**GIVEN TASK:** Return all of the data exactly as given.

(Scripts that build objects)
## start

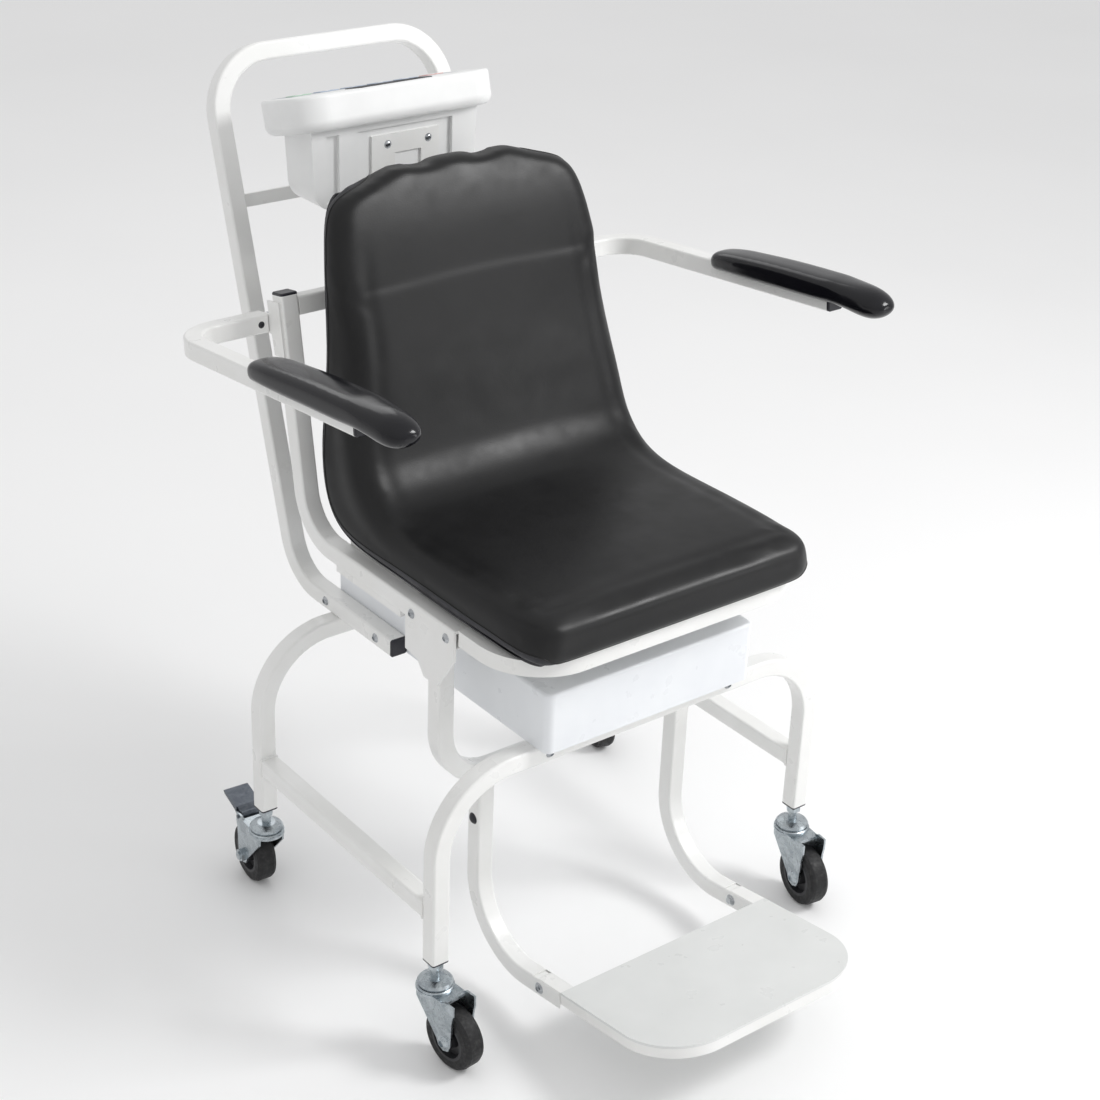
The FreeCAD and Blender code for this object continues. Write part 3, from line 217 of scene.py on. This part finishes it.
def brushed(name, light, dark):
    """Metal with long brush lines along X."""
    f = Finish(name, 0.3, metallic=1.0)
    lines = f.noise(0.0006, 3, 0.6, f.stretched(0.02, 1, 1))
    f.colour(f.tint(f.spread(lines, 0, 1), dark, light))
    f.roughness(f.spread(lines, 0.24, 0.42))
    f.relief((lines, 0.00002, 0.6))
    return f.material


def glass(name):
    """Smoked display window with fine dust."""
    f = Finish(name, 0.08, coat=0.6, coat_roughness=0.03)
    f.colour(f.tint(f.spread(f.noise(0.05, 2), 0, 1), (0.34, 0.38, 0.32), (0.40, 0.44, 0.37)))
    f.roughness(f.spread(f.noise(0.0015, 4, 0.7), 0.06, 0.16, 0.45, 0.8))
    f.relief((f.noise(0.03, 1), 0.00004, 0.1))
    return f.material


def circuit(name):
    """Green board with lighter copper runs under the mask."""
    f = Finish(name, 0.35)
    runs = f.cells(0.004, "DISTANCE_TO_EDGE")
    f.colour(f.tint(f.spread(runs, 0, 1, 0.02, 0.06), (0.05, 0.2, 0.08), (0.01, 0.07, 0.03)))
    f.relief((runs, 0.00003, 0.5))
    return f.material


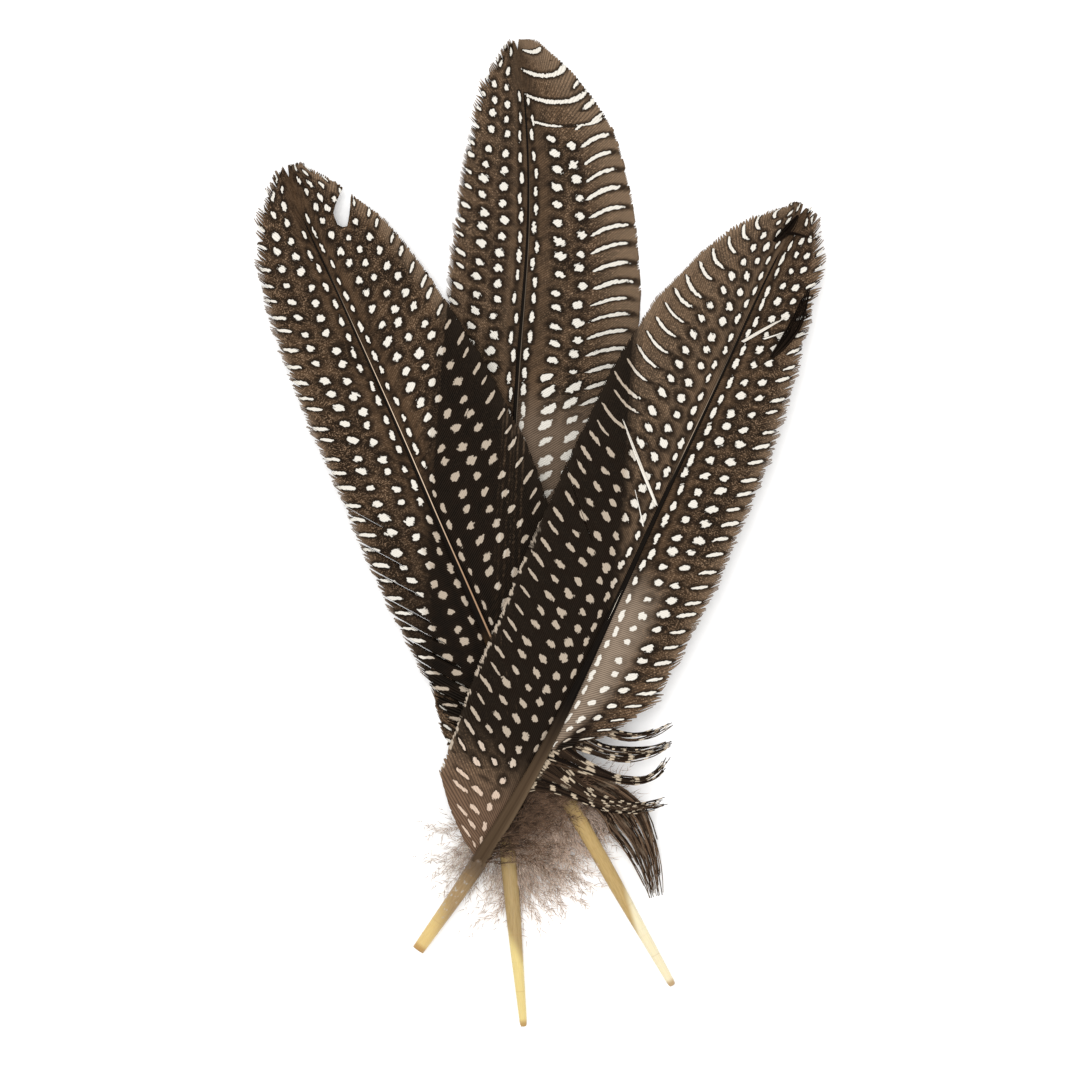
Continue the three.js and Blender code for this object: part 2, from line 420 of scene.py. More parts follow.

## end

**TASK SOLUTION:**
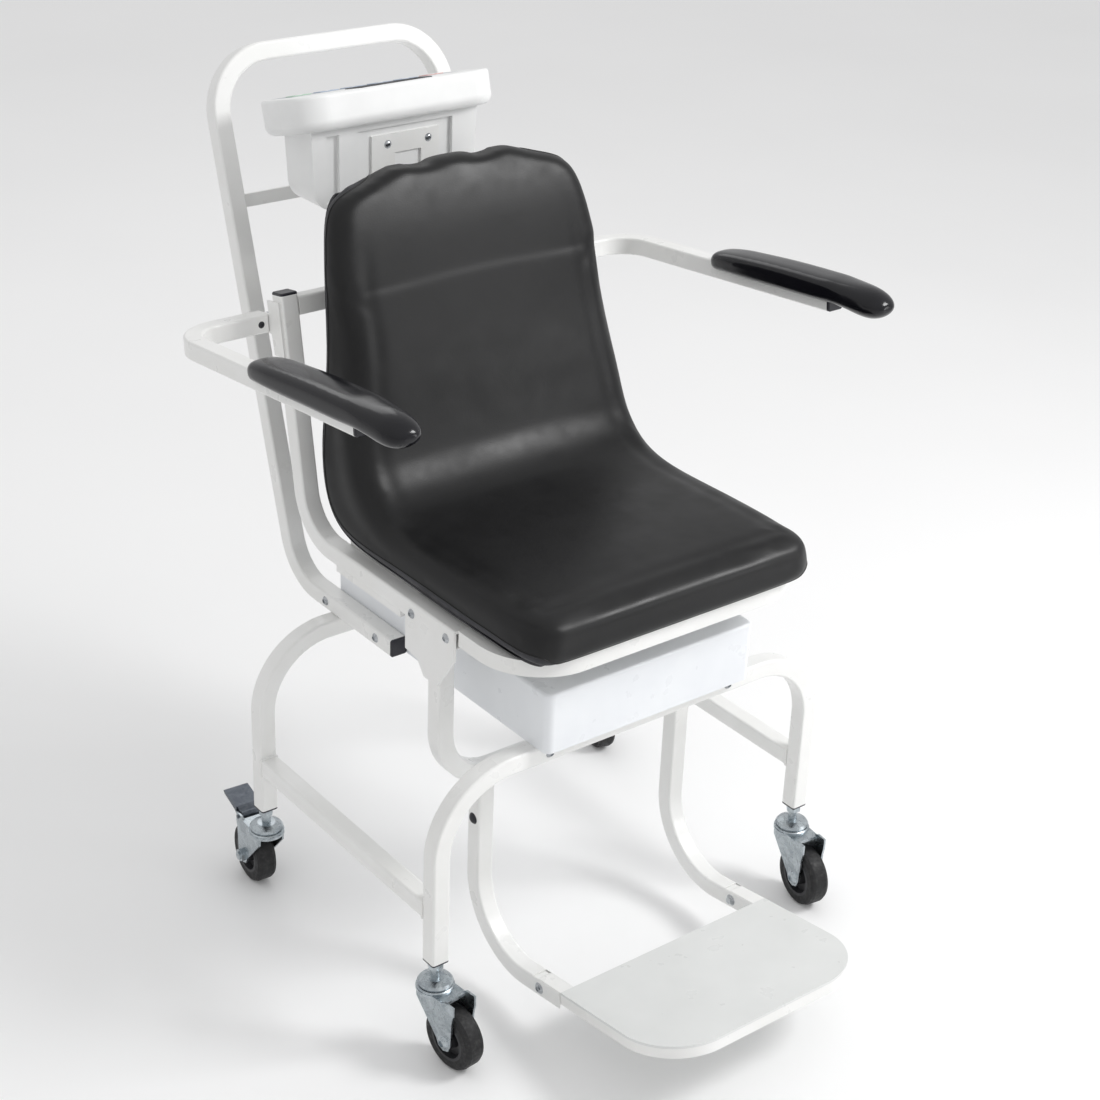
The FreeCAD and Blender code for this object continues. Write part 3, from line 217 of scene.py on. This part finishes it.
def brushed(name, light, dark):
    """Metal with long brush lines along X."""
    f = Finish(name, 0.3, metallic=1.0)
    lines = f.noise(0.0006, 3, 0.6, f.stretched(0.02, 1, 1))
    f.colour(f.tint(f.spread(lines, 0, 1), dark, light))
    f.roughness(f.spread(lines, 0.24, 0.42))
    f.relief((lines, 0.00002, 0.6))
    return f.material


def glass(name):
    """Smoked display window with fine dust."""
    f = Finish(name, 0.08, coat=0.6, coat_roughness=0.03)
    f.colour(f.tint(f.spread(f.noise(0.05, 2), 0, 1), (0.34, 0.38, 0.32), (0.40, 0.44, 0.37)))
    f.roughness(f.spread(f.noise(0.0015, 4, 0.7), 0.06, 0.16, 0.45, 0.8))
    f.relief((f.noise(0.03, 1), 0.00004, 0.1))
    return f.material


def circuit(name):
    """Green board with lighter copper runs under the mask."""
    f = Finish(name, 0.35)
    runs = f.cells(0.004, "DISTANCE_TO_EDGE")
    f.colour(f.tint(f.spread(runs, 0, 1, 0.02, 0.06), (0.05, 0.2, 0.08), (0.01, 0.07, 0.03)))
    f.relief((runs, 0.00003, 0.5))
    return f.material


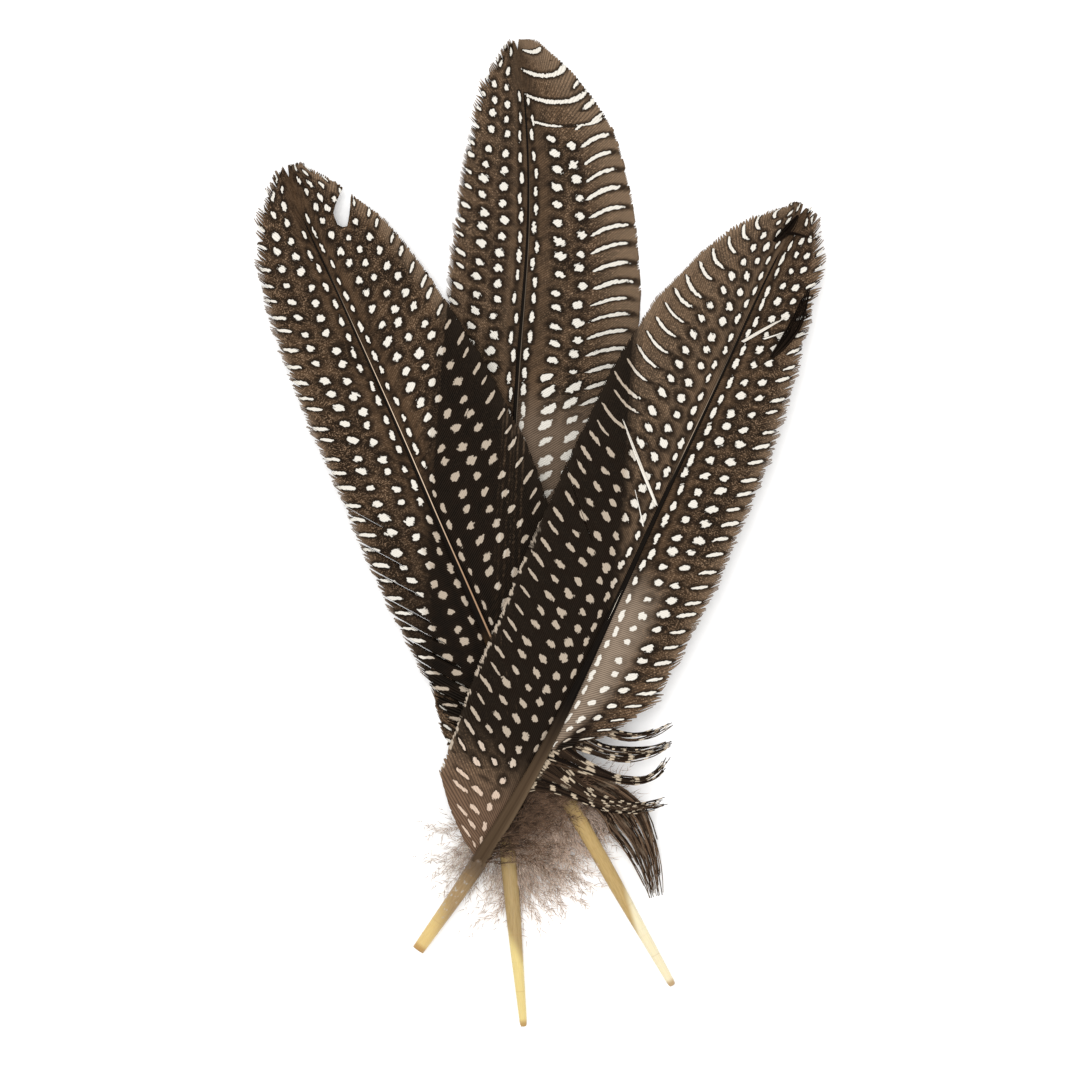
Continue the three.js and Blender code for this object: part 2, from line 420 of scene.py. More parts follow.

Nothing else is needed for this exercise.